There is an additional crucial biographical twist here, however, which imbues much of Arondekar’s work with incandescent urgency. That is, Abundance is not only an intellectual tour-de-force, but also an insider’s presentation. As the author herself puts it, her book “The past is not only usable here but always somewhere close at hand. I grew up within the bawdy, colorful and expansive lower-caste politics of the Gomantak Maratha/Kalavant Samaj, and it is those familial genealogies that first opened me up to the urgencies of archives and politics. My questions thus emanate from those intimacies; they are of them, but not about them. Contravening the protocols of data collection (be they of collectivity, family, caste, music) was not just a familiar feature of my Samaj life, but a profoundly political matter. One’s history was not a place of capture; it was a compositional lexicon of self-making, to be continuously taught, modulated, inhabited and shed. I can do no better than to tell that story.”

For abiding by her task with such determined verve and vigour, backed by over 400 sources (with some 50 pages of footnotes an absolute treasure in themselves), we owe an immense debt of gratitude to Arondekar’s ongoing lifetime of toil. The result is any number of profound and game-changing insights, because the relentless making and unmaking of selves that is the story of the Gomantak Maratha Samaj – once admiringly referred to as Bharatil ek Aggressor Samaj– is at the heart of modern Goan identity as well. I especially liked how this was put: “Unlike oft-circulated histories of devadasis in South Asia that lament the disappearance or erasure of devadasis, the history of the Samaj offers no telos of loss and recovery. Instead, the Samaj, from its inception, has maintained a continuous, copious and accessible archive of its own emergence, embracing rather than disavowing its past and present attachments to sexuality.”

Abundance is the sum of Arondekar’s highly impressive engagement with that all-important Samaj archive, and it would be a mistake to summarize too much further from this instant classic now that it is easily available in India. But I did email the author at her home in California to ask some questions, including how to best categorize this elegant, beautifully produced book (about which my initial reaction was to think of Susan Sontag, and then Teju Cole). Her response: “Less than antecedents, I draw inspiration from the many scholars and activists who have been working on caste, gender and sexuality in South Asia— all of them have pushed back against the mandates of conventional history, and demanded we seek new vernaculars for carving out our lives and futures. This book is very much in conversation with that struggle.”

How did she manage to navigate all her personal entanglements in this subject matter? Arondekar said that “as a minority scholar, I don’t think one ever eludes the burden and/or responsibility of representation. All one can do (as I have tried to here) is to temper and attenuate the force of those expectations.
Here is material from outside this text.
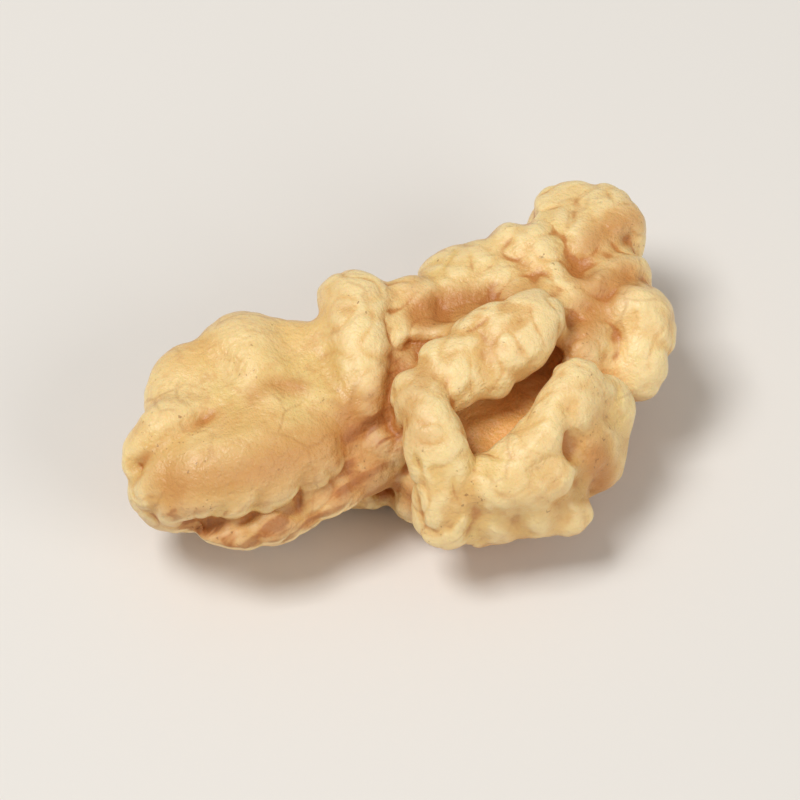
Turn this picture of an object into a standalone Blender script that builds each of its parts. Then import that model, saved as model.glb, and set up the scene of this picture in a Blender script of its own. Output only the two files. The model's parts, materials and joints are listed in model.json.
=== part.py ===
"""Half of a walnut kernel, seen on its inner face and lying on its ribbed back.

Two lobes are joined by a narrow bridge. A finger of flesh leans over a deep window on the right, a
thin brown skin lies between the left lobe and the bridge, and the back is folded into ribs that run
from the rim to the keel. Lengths below are in millimetres: x along the kernel, y across it, z up
from the foot of the front wall. The script sets the kernel on its back and turns them into metres
at the end.
"""

import math

import bmesh
import bpy
import numpy as np

MM = 0.001

# Heights above the foot of the front wall, and how far the middle of the back hangs below that
RIM = 7.6
FACE = 9.6
FINGER_TOP = 9.5
BODY_RIM = 4.2
CORE_UNDERSIDE = 2.0
BODY_UNDERSIDE = 1.3
BACK_DROP = 1.5

# How fast a lobe draws in below its rim: 0.5 is full, 1 is slack
TUCK = 0.85

# Ribs of the back
RIB_WIDTH = 4.0
RIB_DEPTH_TO_WIDTH = 0.88
RIB_SWAY = 1.1
RIB_TAPER = 0.22
KEEL_RIDGE_WIDTH = 2.7
KEEL_RIDGE_DEPTH = 3.0

# Skin
LUMP_SIZE = 2.6
LUMP_HEIGHT_BACK = 0.62
LUMP_HEIGHT_FACE = 0.16
SWELL_SIZE = 3.4
SWELL_HEIGHT = 0.16
SEED = 11

# The flesh bulges away from this middle, in the proportions of this pebble
MIDDLE = (-0.5, -1.0, 6.0)
PEBBLE = (17.0, 10.0, 6.0)

# Mesh
JOIN_SIZE = 0.40
SOFTEN_STEPS = 5
FACES_KEPT = 0.28
REST_DEPTH = 0.35

KERNEL_COLOUR = (0.78, 0.55, 0.30, 1.0)


def clear_scene():
    for obj in list(bpy.data.objects):
        bpy.data.objects.remove(obj)


def smooth_path(points, count, closed=False):
    """Points on the Catmull-Rom curve through the given rows, at even steps of its parameter, all
    columns alike."""
    rows = np.asarray(points, float)
    if closed:
        rows = np.vstack((rows[-1:], rows, rows[:2]))
    else:
        rows = np.vstack((2 * rows[0] - rows[1], rows, 2 * rows[-1] - rows[-2]))
    t = np.linspace(0, len(rows) - 3, count, endpoint=not closed)
    t = np.minimum(t, len(rows) - 3 - 1e-9)
    i = t.astype(int)
    f = (t - i)[:, None]
    a, b, c, d = rows[i], rows[i + 1], rows[i + 2], rows[i + 3]
    cubic = (3 * b - a - 3 * c + d) * f**3
    return 0.5 * (2 * b + (c - a) * f + (2 * a - 5 * b + 4 * c - d) * f**2 + cubic)


def tube_faces(rings, sides):
    """Four-sided faces between neighbouring rings, and one face over each end."""
    i, j = np.meshgrid(np.arange(rings - 1), np.arange(sides), indexing="ij")
    a = i * sides + j
    b = i * sides + (j + 1) % sides
    faces = np.stack((a, b, b + sides, a + sides), -1).reshape(-1, 4).tolist()
    faces.append(list(range(sides))[::-1])
    faces.append(list(range((rings - 1) * sides, rings * sides)))
    return faces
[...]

I always tell my students and anyone else who wants to listen that biography cannot be an obdurate exemplar or an uncomplicated place of expertise; it must always be a place of un/learning and a site of knowledge. I say very clearly in my introduction that this book is of the Samaj but not about the Samaj at the same time. So, while the book engages robustly with the GMS, it is not a hagiography of the Samaj either. Instead, I work with the Samaj as an archive that allows us to ask difficult and necessary questions about our past and our desires for a simple and redemptive history. What that means is that there will be many members of the Samaj who disagree with the claims of the book, even as there will be many who celebrate its place in the world. When I began archival research on this project, I published a general letter in our monthly Samaj newsletter, asking for permission to begin this research, and for the most part, received great support and encouragement.”
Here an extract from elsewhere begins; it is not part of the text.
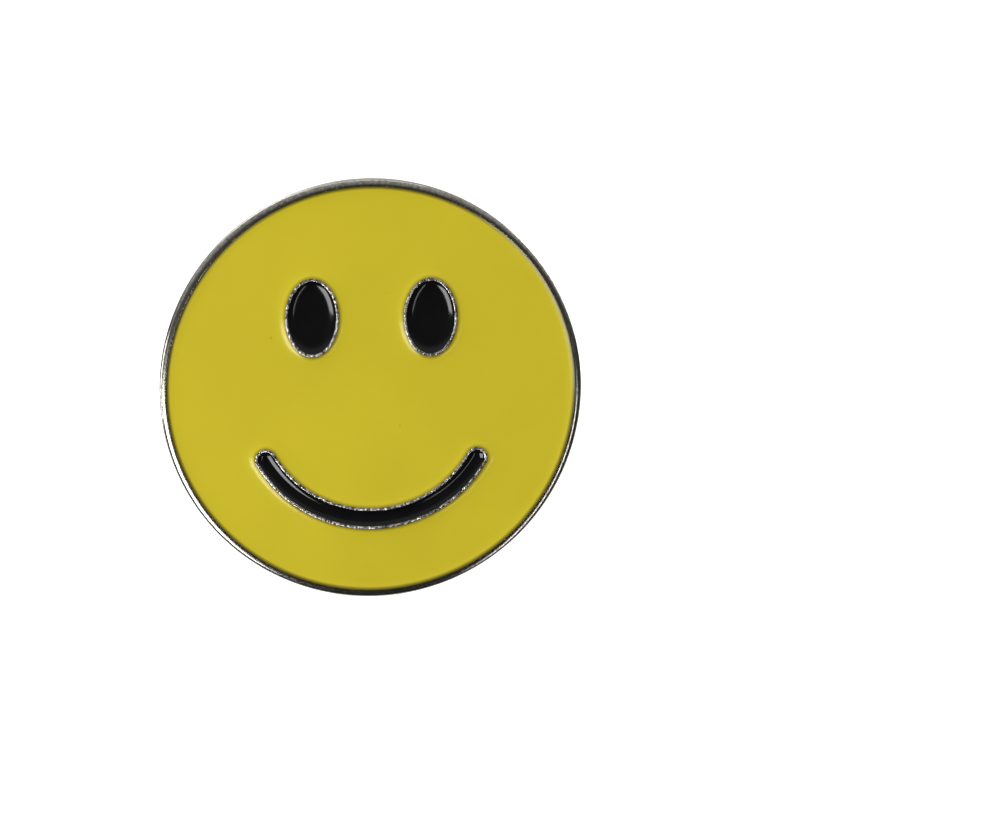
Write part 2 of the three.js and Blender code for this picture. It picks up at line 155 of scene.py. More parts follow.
def choose(piece, kind, wanted):
    """Selects the vertices, edges or faces that pass a test, and nothing else."""
    bpy.ops.mesh.select_mode(type=kind)
    bpy.ops.mesh.select_all(action="DESELECT")
    mesh = bmesh.from_edit_mesh(piece.data)
    parts = {"VERT": mesh.verts, "EDGE": mesh.edges, "FACE": mesh.faces}[kind]
    for item in parts:
        if wanted(item):
            item.select_set(True)
    mesh.select_flush_mode()
    bmesh.update_edit_mesh(piece.data)


def named(name):
    piece = bpy.context.object
    piece.name = name
    piece.data.name = name
    bpy.ops.object.transform_apply(location=True, rotation=True, scale=True)
    return piece


def apply_modifier(piece, kind, **settings):
    take_up(piece)
    modifier = piece.modifiers.new(kind.lower(), kind)
    for key, value in settings.items():
        setattr(modifier, key, value)
    bpy.ops.object.modifier_apply(modifier=modifier.name)


def combine(piece, tool, operation):
    """Joins or cuts a piece with a tool solid, and puts the tool away."""
    apply_modifier(piece, "BOOLEAN", object=tool, operation=operation, solver="EXACT")
    bpy.data.objects.remove(tool)


def settle(piece, turns=(0, 0, 0), place=(0, 0, 0)):
    """Turns a finished piece, puts it in its place and brings it to metres."""
    take_up(piece)
    piece.rotation_euler = turns
    piece.location = place
    bpy.ops.object.transform_apply(location=True, rotation=True, scale=True)
    piece.scale = (1 / METRE,) * 3
    bpy.ops.object.transform_apply(location=True, rotation=True, scale=True)


def smooth(piece, degrees):
    take_up(piece)
    bpy.ops.object.shade_smooth_by_angle(angle=math.radians(degrees))


def tidy_skin():
    bpy.ops.mesh.select_all(action="SELECT")
    bpy.ops.mesh.remove_doubles(threshold=0.0005)
    bpy.ops.mesh.normals_make_consistent(inside=False)


def give(piece, *materials):
    piece.data.materials.clear()
    for material in materials:
        piece.data.materials.append(material)


def coat(piece, material, wanted):
    """Gives the chosen faces one of the piece's materials."""
    open_mesh(piece)
    choose(piece, "FACE", wanted)
    piece.active_material_index = piece.data.materials.find(material.name)
    bpy.ops.object.material_slot_assign()
    put_down()


def hand_over(piece, body, node):
    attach(piece, body)
    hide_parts(node)


def around(vertex):
    """A vertex's distance from the Z axis."""
    return math.hypot(vertex.co.x, vertex.co.y)


# ---- Finishes ----------------------------------------------------------------------------------


def new_finish(name, color, metallic, roughness):
    """A material with its shader, and Object coordinates in millimetres for its patterns."""
    material = bpy.data.materials.new(name)
    material.use_nodes = True
    nodes = material.node_tree.nodes
    shader = nodes["Principled BSDF"]
    shader.inputs["Base Color"].default_value = (*color, 1)
    shader.inputs["Metallic"].default_value = metallic
    shader.inputs["Roughness"].default_value = roughness
    place = nodes.new("ShaderNodeTexCoord")
    scale = nodes.new("ShaderNodeMapping")
    scale.inputs["Scale"].default_value = (METRE, METRE, METRE)
    material.node_tree.links.new(place.outputs["Object"], scale.inputs["Vector"])
    return material, shader, scale.outputs["Vector"]


def wire(material, out, into):
    material.node_tree.links.new(out, into)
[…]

In our exchanges, it was easy to see this stellar America-based academic was particularly keen that her new book should be read, understood and assimilated in India’s smallest state. When I asked her directly about this, Arondekar responded with palpable emotion: “my fierce Aai was born in Shiroda, and I grew up within a community of strong female elders who always thought of Goa as home. Konkani was a familial language as were annual trips to Goa. So, Goa has always been my second home, indeed a place of sanctuary and resistance in our checkered Samaj history. What has always surprised me is the pride that Goans take in claiming kalavants such as Amonkar, Mangeshkar and Kurdikar as their own, and how prickly we are about engaging the histories of sexuality that undergird the emergence of these kalavants. Similarly, the rise and impact of Dayanand Bandodkar is rightfully lauded and celebrated, even as his connections to a Devadasi samaj are relegated to the backyard of Goan history. As I repeatedly note, the Samaj’s uplift was made possible through the labor (coercive and otherwise) of hundreds of Goan devadasis who made it possible for someone like me to do the work I do today. To cover over that story is to reproduce the violence of caste-oppression, and to once again, not see the abundance founding our histories. That is sexuality’s history, that is Goa’s history.”